At the Prospectors-Sertoma Gun Show the phrase “martial law” is inflected with the same severity and immediacy that the phrase “mass shooting” is on CNN. Paranoia courses through each conversation regarding legislation. During a discussion of the subject, a man warned of collusion between politicians and illegal arms dealers, since guns in the hands of criminals makes business for law enforcement.
“I personally see these [shootings] as a symptom to a deep mistrust that has been in our culture for quite a long time,” says Ross. “There is a cultural illness that has to be sorted out before the superficial symptoms of that cultural illness can be fixed.”
Still, he doesn’t have any idea about how to cure that illness, how to alleviate that mistrust.
At her house on N. Prospect, Naomi Bettis is similarly stuck. Her mind is definitely swayed against open and concealed carry and in favor of background checks. On the other hand, she doesn’t support widespread bans. Though she doesn’t own a gun, she worries about people losing the ability to protect themselves against threats like Noah Harpham.
Essentially, her position boils down to support of any measures that might have prevented the killing of Andrew Alan Myers. She can’t get it out of her head. She watched him die. His body had been crumpled on the curb, uncovered, for 11 hours, as the police investigated the crime scene.
As she recounted this, her voice started to give.
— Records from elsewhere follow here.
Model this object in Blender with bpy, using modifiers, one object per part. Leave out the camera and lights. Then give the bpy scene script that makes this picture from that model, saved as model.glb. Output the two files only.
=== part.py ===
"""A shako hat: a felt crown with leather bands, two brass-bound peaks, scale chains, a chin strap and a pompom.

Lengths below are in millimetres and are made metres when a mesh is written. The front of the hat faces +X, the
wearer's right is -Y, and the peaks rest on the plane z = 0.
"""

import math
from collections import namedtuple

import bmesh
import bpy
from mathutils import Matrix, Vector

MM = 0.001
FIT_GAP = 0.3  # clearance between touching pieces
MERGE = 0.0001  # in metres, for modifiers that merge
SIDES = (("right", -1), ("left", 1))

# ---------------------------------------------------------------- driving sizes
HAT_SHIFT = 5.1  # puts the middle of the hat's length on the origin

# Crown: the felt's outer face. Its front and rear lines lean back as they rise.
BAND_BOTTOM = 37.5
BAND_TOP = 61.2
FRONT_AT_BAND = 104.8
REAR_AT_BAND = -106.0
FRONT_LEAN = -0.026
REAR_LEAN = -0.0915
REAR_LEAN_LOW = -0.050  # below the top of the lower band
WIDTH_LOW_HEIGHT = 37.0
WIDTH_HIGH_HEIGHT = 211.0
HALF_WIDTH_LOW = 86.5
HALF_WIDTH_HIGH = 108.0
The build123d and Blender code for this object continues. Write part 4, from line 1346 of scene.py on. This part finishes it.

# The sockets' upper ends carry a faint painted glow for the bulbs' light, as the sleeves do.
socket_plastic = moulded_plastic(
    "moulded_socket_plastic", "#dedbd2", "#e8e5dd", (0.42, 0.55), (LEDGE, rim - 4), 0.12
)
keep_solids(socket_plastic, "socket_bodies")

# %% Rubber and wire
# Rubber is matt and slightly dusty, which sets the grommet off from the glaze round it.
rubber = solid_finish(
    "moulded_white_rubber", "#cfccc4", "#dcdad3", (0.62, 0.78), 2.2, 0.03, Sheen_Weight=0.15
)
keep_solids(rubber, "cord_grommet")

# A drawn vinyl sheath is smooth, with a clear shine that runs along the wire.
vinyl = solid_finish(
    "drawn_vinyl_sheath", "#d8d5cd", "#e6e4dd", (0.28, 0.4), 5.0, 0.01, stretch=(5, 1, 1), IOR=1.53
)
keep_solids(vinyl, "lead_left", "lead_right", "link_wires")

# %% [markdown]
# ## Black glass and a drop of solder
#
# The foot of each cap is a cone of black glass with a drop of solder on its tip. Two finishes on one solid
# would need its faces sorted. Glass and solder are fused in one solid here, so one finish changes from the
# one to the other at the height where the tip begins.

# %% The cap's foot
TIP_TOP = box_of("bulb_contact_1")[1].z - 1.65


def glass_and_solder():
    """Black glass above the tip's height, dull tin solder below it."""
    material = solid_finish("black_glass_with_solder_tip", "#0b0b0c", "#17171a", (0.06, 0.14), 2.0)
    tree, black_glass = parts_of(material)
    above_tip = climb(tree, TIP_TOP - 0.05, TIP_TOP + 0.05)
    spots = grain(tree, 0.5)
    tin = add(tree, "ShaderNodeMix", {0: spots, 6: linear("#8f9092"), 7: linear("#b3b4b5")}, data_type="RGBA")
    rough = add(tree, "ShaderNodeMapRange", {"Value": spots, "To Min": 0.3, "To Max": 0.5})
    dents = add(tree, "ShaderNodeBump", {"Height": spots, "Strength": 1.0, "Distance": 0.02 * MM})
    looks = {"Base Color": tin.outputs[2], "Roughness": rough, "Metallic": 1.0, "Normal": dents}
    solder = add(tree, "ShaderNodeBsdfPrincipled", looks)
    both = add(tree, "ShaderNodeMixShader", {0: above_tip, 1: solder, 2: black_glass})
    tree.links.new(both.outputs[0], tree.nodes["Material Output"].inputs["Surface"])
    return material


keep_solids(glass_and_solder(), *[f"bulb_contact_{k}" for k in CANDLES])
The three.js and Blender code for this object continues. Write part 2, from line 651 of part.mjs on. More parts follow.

Finally, she began to cry. “I could have probably went over there and told him I love him before he died.” She took a moment to collect herself and for a few minutes, her attention shifted to the massive flatscreen that centered her living room, which was muted and set on CNN. It was midday on December 1, and news of the San Bernardino shooting was just breaking. “14 dead,” read the banner at the bottom of the screen. Naomi, staring in disbelief, dabbed at her eyes. One after the other, headlines rolled across the screen.